Brand awareness is just recognition or familiarity with a brand, while advertising impact is broader. Impact includes awareness, but it also looks at engagement, conversions, sales, and ROI. An ad can raise awareness without producing strong overall impact if people remember the name but do not act on it.
Advertising impact is the measurable effect an ad has on awareness, engagement, and buying behavior.
A campaign can get attention and still have weak impact if it does not lead to clicks, sales, or a strong ROI.
Marketers judge impact with metrics like reach, conversion rate, engagement, and return on investment.
Timing, repetition, and audience fit can raise or lower how well an ad works.
In Intro to Marketing, advertising impact connects promotion to consumer behavior and business results.
Advertising impact is the measurable effect of an ad campaign on consumer awareness, interest, and purchasing behavior. In Intro to Marketing, you use it to judge whether an ad actually influenced the audience, not just whether it looked appealing.
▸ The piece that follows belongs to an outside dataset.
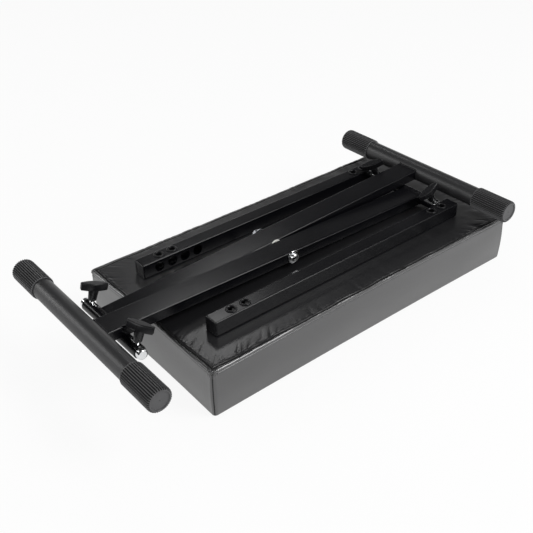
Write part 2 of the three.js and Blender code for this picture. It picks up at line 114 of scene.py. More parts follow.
overhang_share = (2 * arm - hinge_x - seat_length / 2) / (2 * arm)
folded_step = cross_radius + leg_thickness / 2 + gap
leg_rise = rail_size / 2 - leg_thickness / 2 - gap
latch_drop = (leg_rise + overhang_share * folded_step) / (1 - overhang_share)
angle_a = math.asin((folded_step - latch_drop) / (2 * arm))
angle_b = math.asin((folded_step + latch_drop) / (2 * arm))
pivot = Vector((hinge_x - arm * math.cos(angle_a), 0, rail_z + arm * math.sin(angle_a)))
leg_frame = {
    "a": Matrix.Translation(pivot) @ Matrix.Rotation(angle_a, 4, "Y"),
    "b": Matrix.Translation(pivot) @ Matrix.Rotation(-angle_b, 4, "Y"),
}
to_cross = {"a": 1, "b": -1}
pin_tip = {"a": locked_tip, "b": drawn_tip}
handle_tilt = {"a": math.radians(-30), "b": math.radians(20)}
handle_turn = {"a_near": -10, "a_far": -40, "b_near": -57, "b_far": -13}
sides = {"near": -1, "far": 1}
leg_side = {"a": -leg_y, "b": leg_y}
cross_frame = {n: leg_frame[n] @ Matrix.Translation((to_cross[n] * arm, 0, 0)) for n in "ab"}
foot_frame = {n: leg_frame[n] @ Matrix.Translation((-to_cross[n] * foot_arm, 0, 0)) for n in "ab"}
print("pivot:", [round(v / mm, 2) for v in pivot])
print("latching tube:", [round(v / mm, 2) for v in cross_frame["b"].translation])

# %% [markdown]
# ## Node trees as arithmetic
#
# A material or a geometry tree is a sum written with boxes and wires. To keep it readable, a Wire
# stands for one output of a node and takes part in plain Python sums: each operator adds the Math
# node it stands for. A Board holds the tree. Its one method, make, adds any other node.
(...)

It is often measured with data like clicks, conversions, and sales.
They look at metrics such as reach, impressions, engagement, conversion rate, and ROI. Surveys and feedback can also show whether the ad changed how people think about a brand. The best measurement depends on the campaign goal, since awareness ads and sales ads are not judged exactly the same way.
No. Brand awareness is one part of advertising impact, but not the whole thing. Advertising impact also includes whether people engage with the ad, remember it, click on it, or buy after seeing it. A brand can be well known without a campaign producing strong sales results.
Repeated exposure can help people remember the message and recognize the brand faster. But too much repetition can make an ad annoying or easy to ignore. In marketing, you look for the sweet spot where frequency improves recall without creating fatigue.